Just as I was Kage’s extra CPU, Kimberly is mine. As my exploration of all the testing facilities and cardiac floors of Cedars-Sinai goes on, Kimberly has formed the habit of coming with me. Maybe it’s got something to do with my getting lost in the Undercity that time … or her suspicion that, faced with some grisly test, I’ll simply go AWOL. The bottom line is that she gets me there and gets me out, and keeps much better track of my paperwork than I do.

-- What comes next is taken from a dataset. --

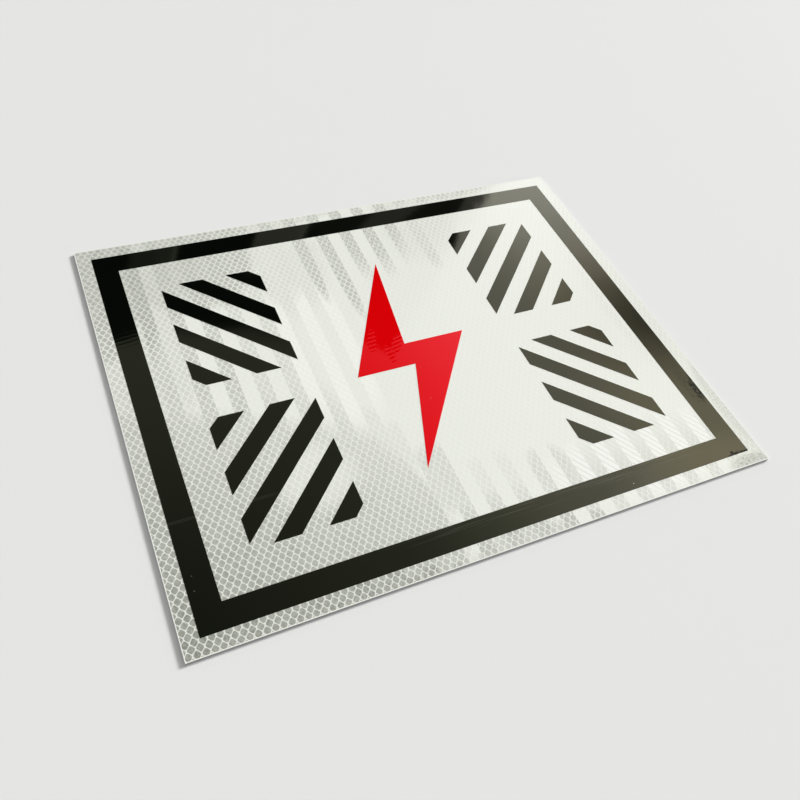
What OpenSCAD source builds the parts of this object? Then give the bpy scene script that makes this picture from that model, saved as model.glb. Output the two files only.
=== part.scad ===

It’s part of the phenomenon that you become incompetent at that, in particular. Health care paperwork is especially eccentric – it tells you either nothing or far too much; and what it does impart, it tells you in ICD-9 codes and jargon. The ICD-9 isn’t so bad – the whole point of the thing is uniformity – but jargon can vary wildly between facilities or even just departments. And the proliferation of computers in every examining room is offset by the fact that no doctor actually knows how the damned system works. Thank God Kimberly was there to make sure I didn’t lose my appointment record, my meds list or my mind.
Still, we managed. I am told that my heart is doing very well, considering the mess that it is; despite which, I get to go back for a stress test on Wednesday. I hope I do better than the last couple of those – I fainted and fell off the treadmill, and then when they shot me full of stimulant to fake heart stress, my heart was unimpressed and refused to speed up. It’s unnerving to have the tech fix you with an accusing stare and tell you you’re being anomalous.
I hope we don’t get lost trying to find the Nuclear Medicine Lab. I only know where one snack machine is, and I noticed today that they were out of beef jerky.
Though I guess we could always raid the aquariums.
They deliberately make the paperwork difficult so you just give up and say, “What the heck. I’ll just learn to live with this parasitic twin/extra pair of limbs/gills sprouting from my neck.”
But why on earth are they selling beef jerky in hospital vending machines? They might as well just put out a big salt block.
And it’s just outside the heart clinic, too. Jerky, chips, pretzels, diverse nuts, PayDay bars. Along with the ordinary sweets and choccies, of course. And since I haven’t located a cafeteria OR a gift shop, I’ve n idea what other suspicious snacks may be lurking.